Search the records for the word "bends" and report each line that has it.

━━━━━ Records for processing

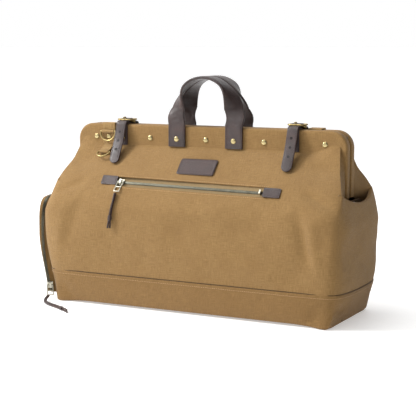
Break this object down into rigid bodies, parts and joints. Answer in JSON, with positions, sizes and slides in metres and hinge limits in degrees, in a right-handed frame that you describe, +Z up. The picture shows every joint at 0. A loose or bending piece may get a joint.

━━━━━━━━━━
━━━━━ Records for processing

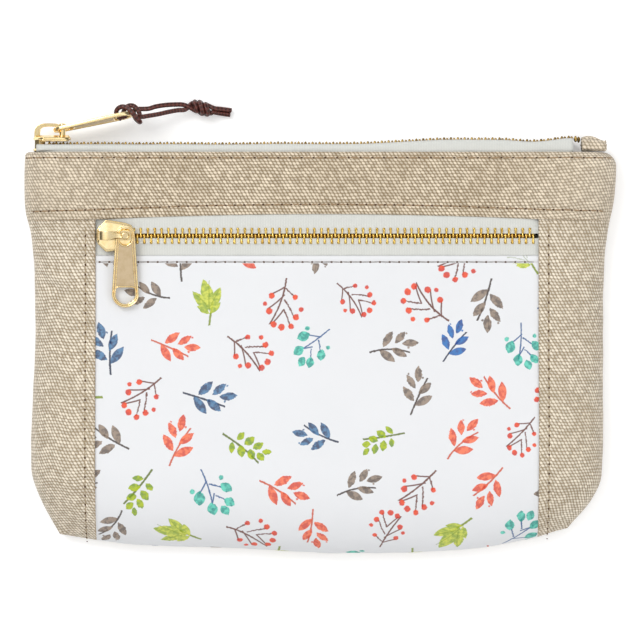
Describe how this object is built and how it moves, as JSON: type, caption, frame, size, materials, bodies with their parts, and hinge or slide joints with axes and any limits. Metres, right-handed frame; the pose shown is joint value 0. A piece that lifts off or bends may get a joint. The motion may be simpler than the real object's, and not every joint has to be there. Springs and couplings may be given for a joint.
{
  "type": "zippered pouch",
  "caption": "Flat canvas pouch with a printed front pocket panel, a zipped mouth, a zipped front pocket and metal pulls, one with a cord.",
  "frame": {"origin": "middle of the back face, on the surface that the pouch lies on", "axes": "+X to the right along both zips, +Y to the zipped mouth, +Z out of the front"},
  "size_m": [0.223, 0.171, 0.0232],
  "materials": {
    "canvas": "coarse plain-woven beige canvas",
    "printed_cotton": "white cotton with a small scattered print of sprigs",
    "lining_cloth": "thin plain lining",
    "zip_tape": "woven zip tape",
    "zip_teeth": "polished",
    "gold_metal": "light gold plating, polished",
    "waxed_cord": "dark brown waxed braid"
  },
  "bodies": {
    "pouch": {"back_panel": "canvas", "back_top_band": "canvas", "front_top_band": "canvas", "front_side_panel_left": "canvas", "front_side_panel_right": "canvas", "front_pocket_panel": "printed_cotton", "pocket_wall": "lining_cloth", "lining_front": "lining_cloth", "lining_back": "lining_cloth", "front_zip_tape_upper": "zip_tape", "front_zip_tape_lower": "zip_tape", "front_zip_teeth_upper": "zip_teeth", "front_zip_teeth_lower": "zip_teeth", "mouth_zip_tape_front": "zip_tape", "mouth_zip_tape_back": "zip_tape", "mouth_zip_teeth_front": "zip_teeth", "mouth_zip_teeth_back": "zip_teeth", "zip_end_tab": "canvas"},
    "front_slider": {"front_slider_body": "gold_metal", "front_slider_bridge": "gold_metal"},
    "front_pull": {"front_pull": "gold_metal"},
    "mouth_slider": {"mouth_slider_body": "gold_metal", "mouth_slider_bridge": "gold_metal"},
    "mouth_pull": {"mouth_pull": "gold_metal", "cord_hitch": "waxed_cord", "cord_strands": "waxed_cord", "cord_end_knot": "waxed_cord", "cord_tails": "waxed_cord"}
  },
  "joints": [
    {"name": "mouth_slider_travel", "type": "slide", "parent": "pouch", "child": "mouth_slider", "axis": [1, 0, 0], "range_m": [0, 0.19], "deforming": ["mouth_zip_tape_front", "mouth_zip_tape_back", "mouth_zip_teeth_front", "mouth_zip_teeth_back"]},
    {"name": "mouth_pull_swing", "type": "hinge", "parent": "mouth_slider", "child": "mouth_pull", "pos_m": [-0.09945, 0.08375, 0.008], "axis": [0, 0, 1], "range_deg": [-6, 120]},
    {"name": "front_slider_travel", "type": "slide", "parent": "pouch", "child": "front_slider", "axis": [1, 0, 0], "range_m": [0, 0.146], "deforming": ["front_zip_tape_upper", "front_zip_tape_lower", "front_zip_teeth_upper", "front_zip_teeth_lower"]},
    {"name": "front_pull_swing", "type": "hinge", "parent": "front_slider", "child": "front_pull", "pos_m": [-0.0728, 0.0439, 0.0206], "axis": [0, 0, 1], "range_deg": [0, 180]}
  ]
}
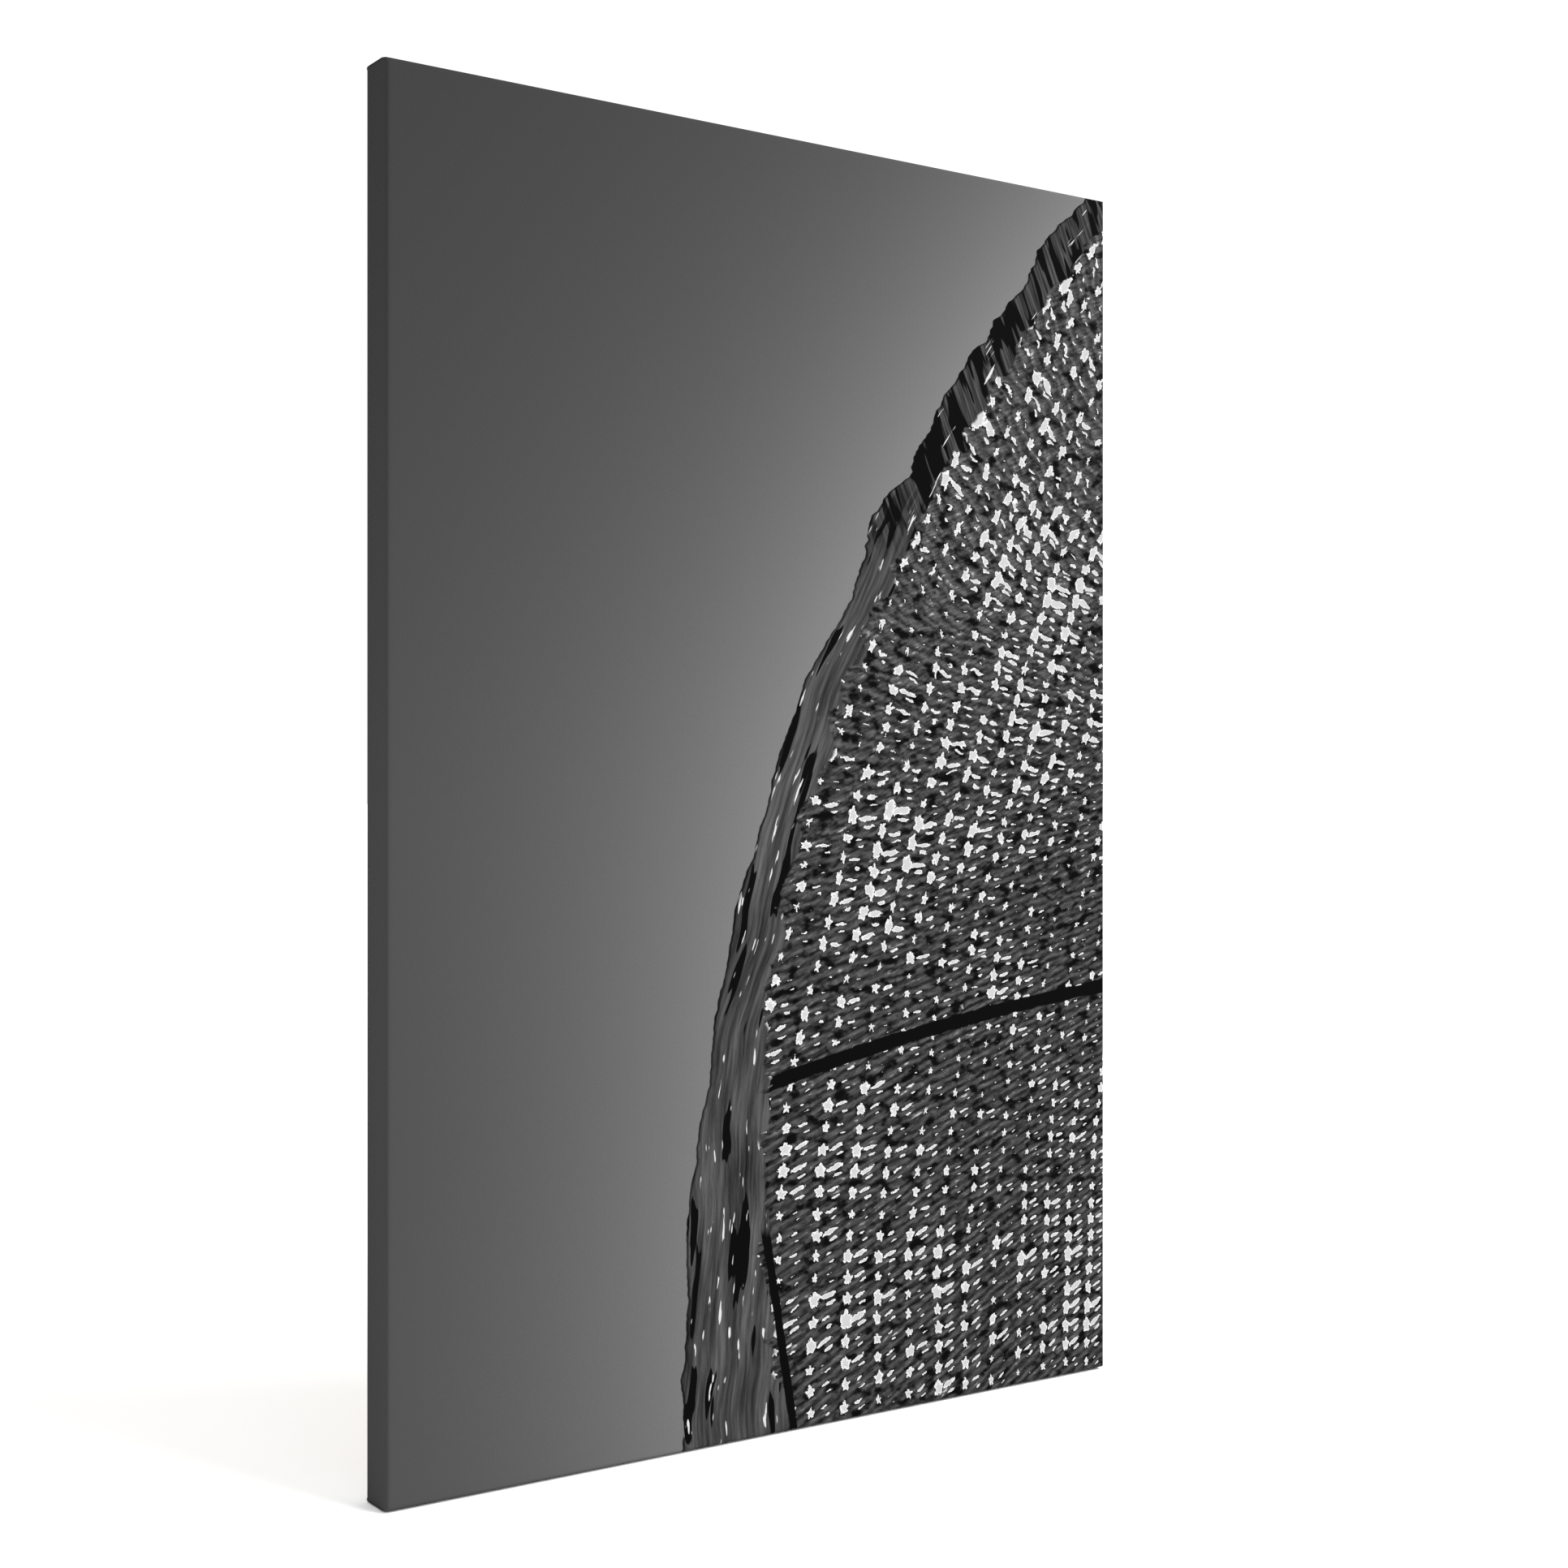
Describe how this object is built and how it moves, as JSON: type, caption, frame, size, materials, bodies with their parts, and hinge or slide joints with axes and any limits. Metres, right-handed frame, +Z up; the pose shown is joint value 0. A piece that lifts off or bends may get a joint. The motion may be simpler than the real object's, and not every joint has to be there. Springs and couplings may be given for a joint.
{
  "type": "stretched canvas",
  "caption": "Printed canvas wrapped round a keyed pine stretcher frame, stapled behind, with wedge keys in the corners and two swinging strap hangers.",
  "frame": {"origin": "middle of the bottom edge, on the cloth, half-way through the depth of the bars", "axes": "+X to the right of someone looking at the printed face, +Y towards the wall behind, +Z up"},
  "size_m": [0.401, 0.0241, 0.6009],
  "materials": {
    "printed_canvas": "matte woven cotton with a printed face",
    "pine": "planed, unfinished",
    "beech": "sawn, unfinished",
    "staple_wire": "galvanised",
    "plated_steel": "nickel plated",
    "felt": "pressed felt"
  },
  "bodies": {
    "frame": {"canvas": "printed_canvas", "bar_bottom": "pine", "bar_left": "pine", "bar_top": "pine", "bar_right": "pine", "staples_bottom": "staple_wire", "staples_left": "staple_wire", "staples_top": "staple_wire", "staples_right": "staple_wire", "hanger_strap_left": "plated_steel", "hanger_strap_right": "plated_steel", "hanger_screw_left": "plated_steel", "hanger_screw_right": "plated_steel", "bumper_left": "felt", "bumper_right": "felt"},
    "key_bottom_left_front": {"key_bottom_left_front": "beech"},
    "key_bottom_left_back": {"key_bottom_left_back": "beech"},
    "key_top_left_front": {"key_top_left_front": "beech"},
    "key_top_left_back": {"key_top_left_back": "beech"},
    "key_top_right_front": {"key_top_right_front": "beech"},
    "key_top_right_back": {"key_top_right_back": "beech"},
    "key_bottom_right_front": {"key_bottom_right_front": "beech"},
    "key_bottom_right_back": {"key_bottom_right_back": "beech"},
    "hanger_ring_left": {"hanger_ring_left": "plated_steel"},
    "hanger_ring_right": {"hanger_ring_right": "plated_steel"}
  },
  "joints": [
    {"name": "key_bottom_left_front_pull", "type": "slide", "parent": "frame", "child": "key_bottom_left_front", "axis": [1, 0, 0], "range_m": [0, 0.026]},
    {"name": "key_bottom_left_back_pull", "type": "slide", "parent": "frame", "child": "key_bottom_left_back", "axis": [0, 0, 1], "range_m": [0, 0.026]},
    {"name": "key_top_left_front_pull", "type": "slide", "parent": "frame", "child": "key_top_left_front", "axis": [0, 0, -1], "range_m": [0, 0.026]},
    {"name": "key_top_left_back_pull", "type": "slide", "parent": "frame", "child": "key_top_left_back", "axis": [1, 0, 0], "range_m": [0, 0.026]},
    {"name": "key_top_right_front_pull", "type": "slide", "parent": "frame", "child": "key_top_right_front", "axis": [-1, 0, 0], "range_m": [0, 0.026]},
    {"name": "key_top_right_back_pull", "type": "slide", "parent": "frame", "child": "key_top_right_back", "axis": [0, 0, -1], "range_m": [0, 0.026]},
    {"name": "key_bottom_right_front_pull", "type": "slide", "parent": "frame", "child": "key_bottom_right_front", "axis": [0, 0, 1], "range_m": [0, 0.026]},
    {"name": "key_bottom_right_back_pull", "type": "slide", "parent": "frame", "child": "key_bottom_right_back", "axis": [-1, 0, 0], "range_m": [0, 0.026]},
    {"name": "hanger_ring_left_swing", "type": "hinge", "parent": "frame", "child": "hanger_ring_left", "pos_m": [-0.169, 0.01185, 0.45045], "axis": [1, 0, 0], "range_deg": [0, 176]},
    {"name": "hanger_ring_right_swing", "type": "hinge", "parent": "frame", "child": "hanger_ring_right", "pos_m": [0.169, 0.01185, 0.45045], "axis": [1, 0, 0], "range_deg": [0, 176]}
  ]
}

━━━━━━━━━━

### Solution to the problem
Describe how this object is built and how it moves, as JSON: type, caption, frame, size, materials, bodies with their parts, and hinge or slide joints with axes and any limits. Metres, right-handed frame; the pose shown is joint value 0. A piece that lifts off or bends may get a joint. The motion may be simpler than the real object's, and not every joint has to be there. Springs and couplings may be given for a joint.
Describe how this object is built and how it moves, as JSON: type, caption, frame, size, materials, bodies with their parts, and hinge or slide joints with axes and any limits. Metres, right-handed frame, +Z up; the pose shown is joint value 0. A piece that lifts off or bends may get a joint. The motion may be simpler than the real object's, and not every joint has to be there. Springs and couplings may be given for a joint.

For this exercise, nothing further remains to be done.